Component	Star Connection	Delta Connection	Standard Reference
Cables	125%	125%	NEC 110.14(C)
Overload Protection	115%	115%	NEC 430.32
Short Circuit Protection	250%	250%	NEC 430.52
Contactors	125%	125%	IEC 60947-4-1
Thermal Relays	105%	105%	NEMA ICS 2

Additional considerations:

• Add 10% for high inertia loads (flywheels, centrifuges)
• Add 15% for frequent start/stop applications
• Add 20% for high ambient temperatures (>40°C)
• Use 150% for VFD applications due to harmonic currents

How do variable frequency drives (VFDs) change the star-delta current calculations?

VFDs introduce several complex factors:

1. Non-sinusoidal Currents: PWM creates harmonic currents that increase RMS values by 5-15%
2. Power Factor Changes: Typically improves to 0.95+ at full load, but drops at low speeds
3. Modified Formula:
   I_VFD = (P × 1000) / (√3 × V_Line × PF_VFD × Eff × √(1 + THD²))
   Where THD = Total Harmonic Distortion (typically 0.3-0.5 for modern VFDs)
4. Cable Sizing: Must account for:
   • Higher frequency skin effect (use larger conductors)
   • Increased dielectric stress (use VFD-rated cables)
   • Ground current paths (proper shielding required)
5. Star-Delta with VFD: Rarely used together – VFD provides better starting control without mechanical switching

For VFD applications, consult DOE Advanced Motor Systems Guide for detailed calculation procedures.

What are the most common real-world deviations from theoretical current calculations?

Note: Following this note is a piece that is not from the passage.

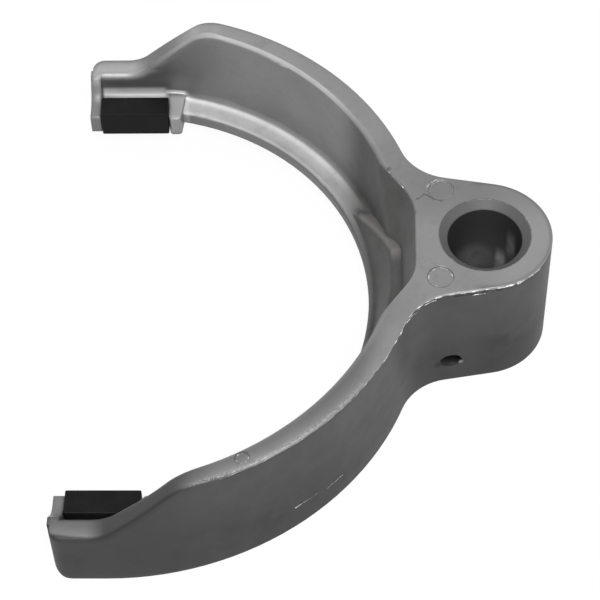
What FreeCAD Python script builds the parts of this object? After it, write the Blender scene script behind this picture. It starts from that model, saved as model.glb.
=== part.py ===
"""A die-cast shift fork with two clipped-on wear pads.

All lengths are in millimetres. The fork lies on its flat underside, which is the plane Z = 0.
The origin is where the axis of the rail bore meets that plane, +Z runs up the bore, and the two
arms reach out towards -X, one on each side of the plane Y = 0. The arm on the +Y side is the left
one, the arm on the -Y side is the right one.
"""
import FreeCAD, Part
import math
import os
import Sketcher
from FreeCAD import Placement, Rotation, Vector
from types import SimpleNamespace

SIZES = {
    # boss on the shift rail, and the flanks that run from it to the arms
    "height": 35.8,
    "boss_radius": 16.4,
    "flank_angle": 10.0,
    "root_blend": 14.0,
    "bore_radius": 9.1,
    "chamfer_width": 2.05,
    "chamfer_depth": 1.7,
    "top_edge_round": 0.5,
    "bottom_edge_round": 0.5,
    # arms: outer face, and the wall and web inside it
    "arm_radius": 75.3,
    "crotch_reach": 14.9,
    "wall_offset": 2.2,
    "wall_step": 4.4,
    "wall_draft": 1.6,
    "web_offset": 1.9,
    "web_step": 11.4,
    "web_bottom": 7.1,
    "web_top": 10.4,
    "foot_round": 2.6,
    "web_round": 1.1,
    "rim_round": 1.5,
    # lowered tips, and the ramps that lead down to them
    "tip_length": 12.4,
    "tip_height": 18.1,
    "tip_corner": 3.2,
    "tip_thickness": 6.1,
    "tip_wall_blend": 30.0,
    "toe_round": 4.5,
    "ramp_rise": 19.0,
    "ramp_angle": 43.5,
    "ramp_top_round": 11.0,
    "ramp_foot_round": 8.0,
    # recess behind the crotch, and the rib that ties the arms together there
    "recess_wall": 16.7,
    "recess_half_width": 11.5,
    "recess_side_angle": 55.0,
    "recess_draft": 13.0,
    "recess_corner": 14.0,
    "rib_top": 20.8,
    "rib_top_half_width": 7.5,
    "rib_foot_half_width": 29.0,
    "rib_face_lean": 4.2,
    "rib_edge_round": 1.5,
    # ears that hold each wear pad, and the rib that closes the tip
    "pad_length": 18.1,
    "pad_clearance": 0.15,
    "pad_end": 2.5,
    "ear_overhang": 4.5,
    "tip_ear_top": 12.4,
    "root_ear_top": 11.7,
    "tip_ear_bottom": 6.2,
    "root_ear_bottom": 5.5,
    "tip_ear_thickness": 2.7,
    "root_ear_thickness": 3.2,
    "ear_round": 1.0,
    "hollow_round": 6.0,
    # roll-pin hole through the boss and the marks left by the ejector pins
    "pin_radius": 2.2,
    "pin_height": 8.4,
    "pin_turn": 23.8,
    "mark_depth": 0.3,
    "large_mark": 3.15,
    "small_mark": 1.7,
    # wear pad: a U that grips the edge of the web
    "pad_face_step": 4.9,
    "pad_depth": 6.5,
    "pad_bottom": 6.0,
    "pad_top": 13.8,
    "pad_nose": 4.0,
    "slot_clearance": 0.05,
    "pad_round": 0.4,
}

doc = FreeCAD.newDocument("shift_fork")
sheet = doc.addObject("Spreadsheet::Sheet", "sizes")
for row, (alias, number) in enumerate(SIZES.items(), start=1):
    sheet.set(f"A{row}", alias)
    sheet.set(f"B{row}", str(number))
    sheet.setAlias(f"B{row}", alias)
doc.recompute()


class Size:
    """A number together with the size-sheet formula that gives it."""

    def __init__(self, value, formula):
        self.value = value
        self.formula = formula

    def joined(self, sign, other, value):
        return Size(value, f"({self.formula} {sign} {as_size(other).formula})")

    def __add__(self, other):
        return self.joined("+", other, self.value + as_size(other).value)

    def __sub__(self, other):
        return self.joined("-", other, self.value - as_size(other).value)

    def __mul__(self, other):
        return self.joined("*", other, self.value * as_size(other).value)

    def __truediv__(self, other):
        return self.joined("/", other, self.value / as_size(other).value)

    def __neg__(self):
        return as_size(0) - self

    def __radd__(self, other):
        return as_size(other) + self

    def __rsub__(self, other):
        return as_size(other) - self


def as_size(thing):
    """A plain number counts as a size with itself as its formula."""
    return thing if isinstance(thing, Size) else Size(float(thing), repr(float(thing)))


def sine(angle):
    return Size(math.sin(math.radians(angle.value)), f"sin({angle.formula})")


def cosine(angle):
    return Size(math.cos(math.radians(angle.value)), f"cos({angle.formula})")


def tangent(angle):
    return Size(math.tan(math.radians(angle.value)), f"tan({angle.formula})")


S = SimpleNamespace(**{alias: Size(number, f"sizes.{alias}") for alias, number in SIZES.items()})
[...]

Field measurements often differ from calculations due to:

Factor	Typical Impact	Measurement	Correction Method
Voltage Drop	+3-8% current	Measure at motor terminals	Use actual voltage in calculations
Load Variations	±20% current	Power analyzer	Use measured power instead of nameplate
Ambient Temperature	+0.4% per °C	Infrared thermometer	Apply temperature correction factors
Power Quality Issues	+5-15% current	Power quality analyzer	Include THD in calculations
Mechanical Losses	+2-10% current	Vibration analysis	Adjust efficiency downward
Winding Resistance	+1-3% current	Megger test	Use actual resistance values

Professional tip: Always verify calculations with actual measurements using a true-RMS clamp meter under full load conditions.